Saturday, September 17, 2011

Missing My Big, Strong Boys

Yesterday, I was missing my boys even more than usual.

I decided to mow the lawn as a favor to my husband, because he's been traveling so much for his job lately and I didn't want him to have to spend too much time today worrying about yard work. It's a Saturday in the fall, and days like this should be dedicated almost entirely to watching college football (my husband's passion). And it goes without saying that any work would definitely have to be done in time for the kick-off of the Notre Dame v. Michigan State game. No two ways about that. The grass can wait. The Notre Dame game cannot.

As I was pushing the mower around our large front yard, I grew nostalgic for the days when we had a bunch of big, strong boys to perform this service for us. They were our mowers, our rakers, and our shovelers--and now, all of those jobs will have to be done by a couple of creaky old fifty-somethings. People like to talk about all the freedom and spare time empty-nesters have; they don't tell them that a lot of that spare time will be spent doing yard work that their kids used to do!

Here is a picture of my husband teaching our youngest son, who was just shy of eight years old, how to use a lawnmower for the very first time. Dad always got the boys out there, in their safety goggles, when they were fairly young, and he spent a great deal of time teaching them how to operate the machine safely. While they were newbies, they would only be responsible for a small, rectangular patch of grass in the center of the yard; but eventually, they grew old enough and strong enough to do the edges and maneuver the lawnmower around trees, gardens, and other obstacles--and that's when the load became a lot lighter for us. When son #1 was learning, my husband left him the rectangle; when son #2 started, the oldest left the rectangle for his younger brother; and so on down the line, with my husband personally overseeing the newest recruit's training. He was a very good and patient teacher, and his efforts paid off: his sons became very efficient mowers.

Our four older sons tell us that we babied our youngest, because son #5 went a good number of years just mowing a small rectangle--until one of them pointed out that they'd all been regular mowers when they were a lot younger than he was.

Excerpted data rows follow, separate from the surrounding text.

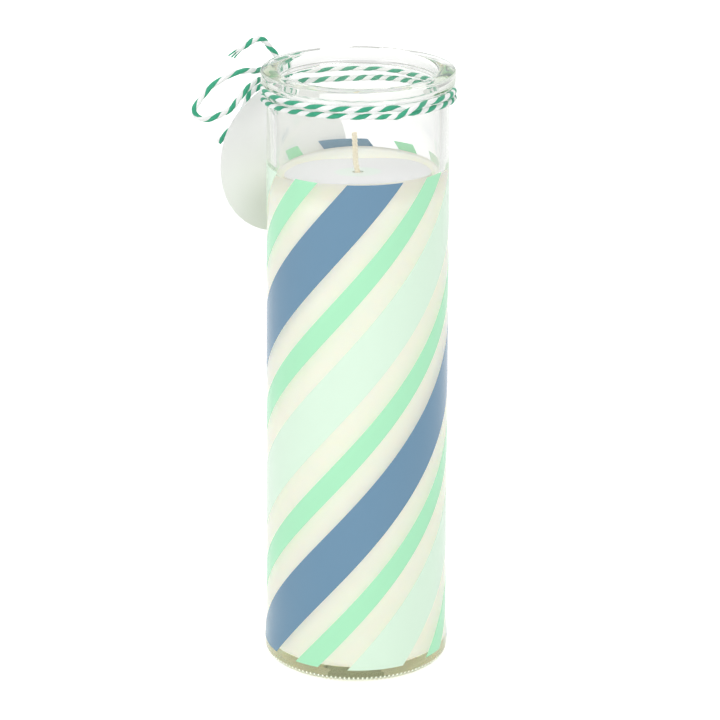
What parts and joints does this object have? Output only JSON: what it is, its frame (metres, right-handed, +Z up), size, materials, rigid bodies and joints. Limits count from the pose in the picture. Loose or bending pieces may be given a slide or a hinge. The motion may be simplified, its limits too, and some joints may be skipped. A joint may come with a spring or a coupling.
{
  "type": "jar candle",
  "caption": "Tall glass tube candle with helical printed stripes, poured wax, a wick, a paper dust cover, a twine bow and a card tag.",
  "frame": {"origin": "centre of the ring that the jar stands on", "axes": "+Z up along the jar, -Y towards the viewer; the bow and its tag are behind the left of the neck"},
  "size_m": [0.0856, 0.0642, 0.2092],
  "materials": {
    "glass": "clear, glossy",
    "blue_ink": "printed, satin",
    "mint_ink": "printed, satin",
    "pale_ink": "printed, satin",
    "wax": "soft, smooth",
    "cotton": "waxed braid",
    "tin": "tinned",
    "adhesive": "matt",
    "cover_paper": "matt",
    "twine": "two-ply cotton, one ply dyed",
    "card": "matt, uncoated"
  },
  "bodies": {
    "jar": {"glass_jar": "glass", "blue_stripe_1": "blue_ink", "blue_stripe_2": "blue_ink", "mint_stripe_1": "mint_ink", "mint_stripe_2": "mint_ink", "mint_stripe_3": "mint_ink", "mint_stripe_4": "mint_ink", "pale_stripe_1": "pale_ink", "pale_stripe_2": "pale_ink", "wax_fill": "wax", "wick": "cotton", "wick_foot": "tin", "wick_pad": "adhesive", "neck_twine": "twine", "bow_knot": "twine", "bow_loop": "twine", "upper_tail": "twine", "lower_tail": "twine"},
    "tag": {"hang_tag": "card"},
    "cover": {"dust_cover": "cover_paper"}
  },
  "joints": [
    {"name": "tag_swing", "type": "hinge", "parent": "jar", "child": "tag", "pos_m": [-0.02464, 0.02255, 0.1925], "axis": [-0.4226, 0.9063, 0], "range_deg": [-15, 15]},
    {"name": "cover_lift", "type": "slide", "parent": "jar", "child": "cover", "axis": [0, 0, 1], "range_m": [0, 0.04]}
  ]
}
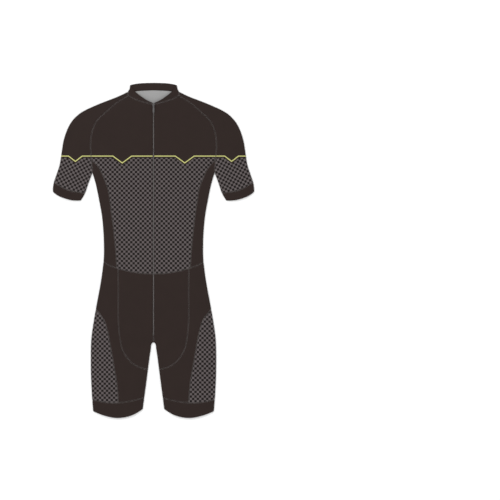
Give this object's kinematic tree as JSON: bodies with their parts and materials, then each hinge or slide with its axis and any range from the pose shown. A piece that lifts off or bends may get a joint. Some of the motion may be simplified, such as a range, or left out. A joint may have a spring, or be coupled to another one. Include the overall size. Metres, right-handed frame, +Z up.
{
  "type": "speed skating suit",
  "caption": "Close-fitting one-piece skating suit with raglan sleeves, short legs, a low stand collar and a front zip, laid flat.",
  "frame": {"origin": "middle of the suit's footprint, on the surface it lies on", "axes": "+X to the wearer's left, +Y to the neck, +Z up, out of the suit's front"},
  "size_m": [0.644, 1.0724, 0.0163],
  "materials": {
    "plain_knit": "near-black stretch knit with a slight sheen",
    "printed_knit": "near-black stretch knit printed with small grey checks and a lime stripe",
    "checked_knit": "stretch knit printed with small near-black and grey checks",
    "gripper_knit": "near-black elastic band",
    "zip_coil": "grey nylon coil",
    "zip_metal": "dark painted metal"
  },
  "bodies": {
    "suit": {"collar": "plain_knit", "front_left": "printed_knit", "front_right": "printed_knit", "back": "printed_knit", "side_panel_left": "plain_knit", "side_panel_right": "plain_knit", "sleeve_left": "printed_knit", "sleeve_right": "printed_knit", "cuff_left": "gripper_knit", "cuff_right": "gripper_knit", "lower_front_left": "plain_knit", "lower_front_right": "plain_knit", "waist_yoke": "plain_knit", "seat_left": "plain_knit", "seat_right": "plain_knit", "leg_left": "plain_knit", "leg_right": "plain_knit", "thigh_insert_left": "checked_knit", "thigh_insert_right": "checked_knit", "hem_band_left": "gripper_knit", "hem_band_right": "gripper_knit", "zip": "zip_coil", "zip_slider": "zip_metal"},
    "pull": {"pull_tab": "zip_metal"}
  },
  "joints": [
    {"name": "pull_tab_hinge", "type": "hinge", "parent": "suit", "child": "pull", "pos_m": [0, 0.464, 0.01461], "axis": [-1, 0, 0], "range_deg": [0, 165]}
  ]
}
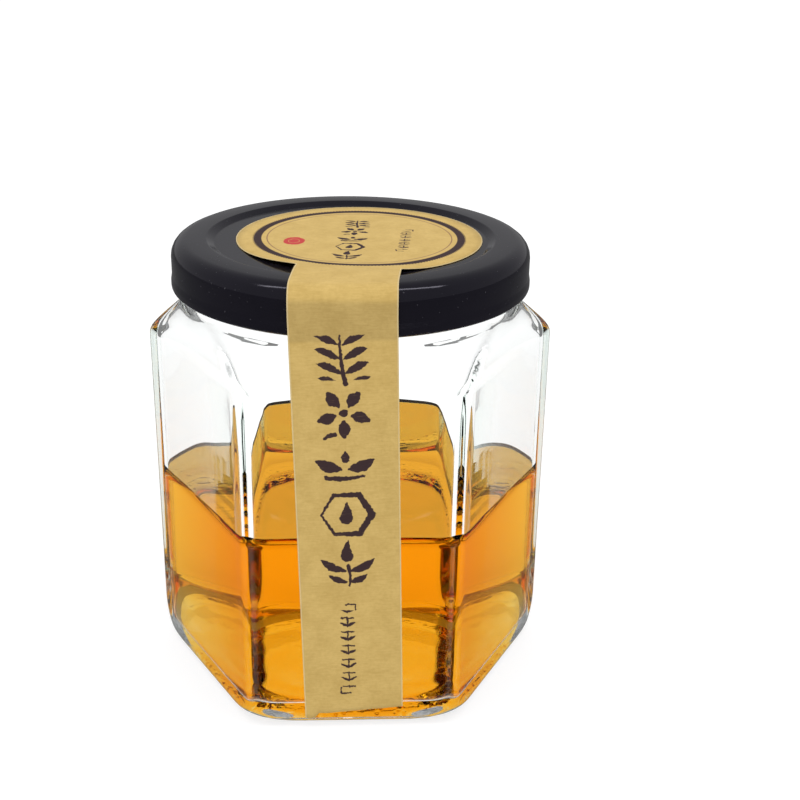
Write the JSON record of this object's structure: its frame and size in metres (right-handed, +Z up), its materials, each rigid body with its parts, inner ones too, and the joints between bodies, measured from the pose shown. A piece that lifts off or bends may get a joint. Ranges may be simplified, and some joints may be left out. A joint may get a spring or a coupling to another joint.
{
  "type": "hexagonal glass jar",
  "caption": "Hexagonal glass jar with a black twist-off lid, half full of clear amber liquid and sealed by a kraft paper strip over the lid.",
  "frame": {"origin": "centre of the outline on the plane the jar stands on", "axes": "+Z up along the jar's axis; one flat face, with the seal's strip, looks along -Y; two corners lie on the X axis"},
  "size_m": [0.0756, 0.0666, 0.0848],
  "materials": {
    "clear_glass": "clear pressed glass, fire polished",
    "amber_liquid": "clear amber honey-like liquid",
    "black_lacquer": "gloss black lacquer on tinplate",
    "kraft_paper": "uncoated tan kraft paper with dark brown print"
  },
  "bodies": {
    "root": {"jar": "clear_glass", "liquid": "amber_liquid", "lid": "black_lacquer", "seal": "kraft_paper"}
  },
  "joints": []
}
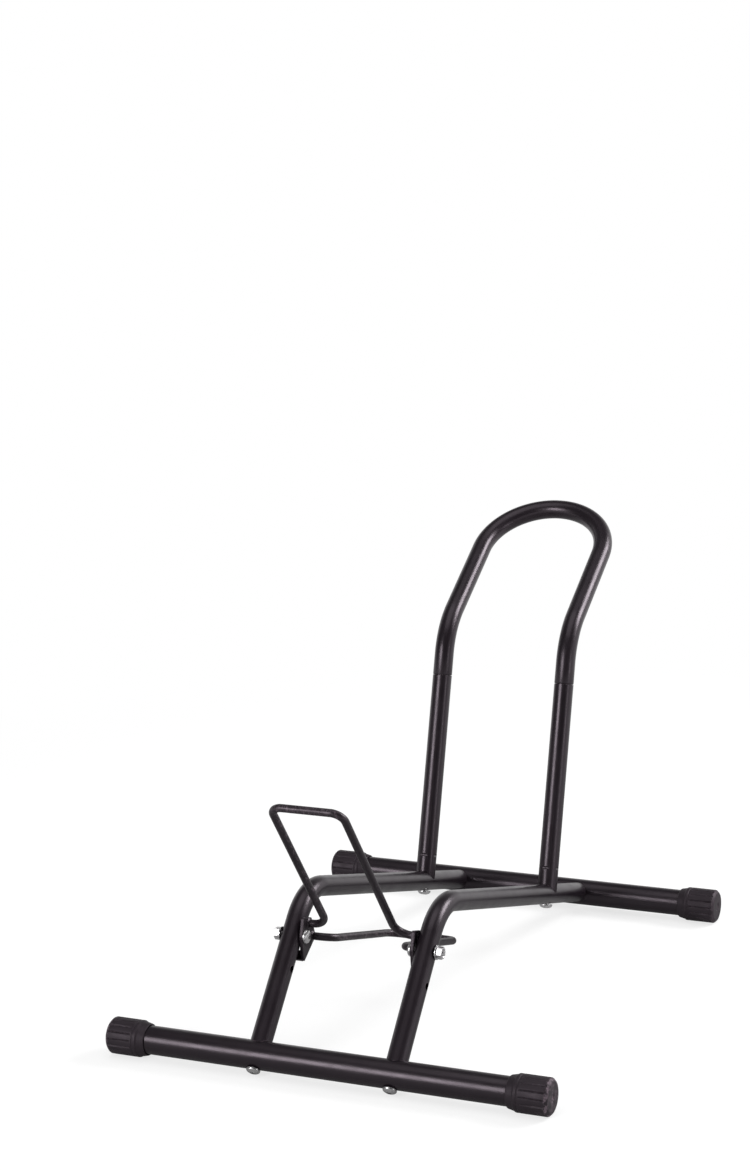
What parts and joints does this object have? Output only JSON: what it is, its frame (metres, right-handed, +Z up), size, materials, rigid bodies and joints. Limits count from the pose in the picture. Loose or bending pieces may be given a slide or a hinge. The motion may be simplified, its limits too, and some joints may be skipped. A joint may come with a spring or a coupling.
{
  "type": "floor bike stand",
  "caption": "Free-standing tubular floor stand that holds a bicycle upright by its wheel, with cross feet, a rear wheel hoop and a rocking cradle the wheel rolls into.",
  "frame": {"origin": "on the floor, in the middle of the stand's length and width", "axes": "+Z up, +Y to the rear where the hoop leans, +X to the right seen from the front foot towards the rear"},
  "size_m": [0.416, 0.644, 0.3921],
  "materials": {
    "frame_coat": "semi-gloss black powder coat",
    "rod_coat": "satin black powder coat",
    "cap_plastic": "satin black moulded plastic",
    "zinc": "bright zinc plate"
  },
  "bodies": {
    "stand": {"front_foot_tube": "frame_coat", "rear_foot_tube": "frame_coat", "front_left_foot_cap": "cap_plastic", "front_right_foot_cap": "cap_plastic", "rear_left_foot_cap": "cap_plastic", "rear_right_foot_cap": "cap_plastic", "left_side_rail": "frame_coat", "right_side_rail": "frame_coat", "left_upright": "frame_coat", "right_upright": "frame_coat", "top_hoop": "frame_coat", "left_pivot_bolt": "zinc", "right_pivot_bolt": "zinc", "left_pivot_washer": "zinc", "right_pivot_washer": "zinc", "left_pivot_nut": "zinc", "right_pivot_nut": "zinc", "left_leg_plug": "zinc", "right_leg_plug": "zinc", "left_leg_bolt": "zinc", "right_leg_bolt": "zinc", "left_run_plug": "zinc", "right_run_plug": "zinc", "left_run_bolt": "zinc", "right_run_bolt": "zinc", "left_upright_plug": "zinc", "right_upright_plug": "zinc", "left_upright_bolt": "zinc", "right_upright_bolt": "zinc"},
    "cradle": {"cradle_front_bow": "rod_coat", "cradle_rear_bow": "rod_coat", "cradle_left_plate": "rod_coat", "cradle_right_plate": "rod_coat"}
  },
  "joints": [
    {"name": "cradle_rock", "type": "hinge", "parent": "stand", "child": "cradle", "pos_m": [0, -0.22466, 0.09882], "axis": [1, 0, 0], "range_deg": [0, 88]}
  ]
}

The jig was up: our baby was forced to join our stable of cheap and available (if not always willing) laborers. Ahhh...the good old days.

Mowing's not so bad, though; it's the shoveling I'm dreading. Where we live, we get lots and lots of snow, which is pretty to look at but a pain in the you-know-what to clear off our long driveway. We have a snowblower (my husband finally capitulated and bought one when the ranks began to thin out); but it weighs a ton and I'm too weak to push it. So when my husband is out of town, I'll have to break out the old trusty snow shovels. Look at all those shovels hanging from the rafters in our garage, next to the bikes (tools of pleasure and pain, side by side); it's sad to think that we no longer have a cheap work crew to man them! Like I said, I'm missing my boys. And I think this winter, I'm going to miss them more than ever.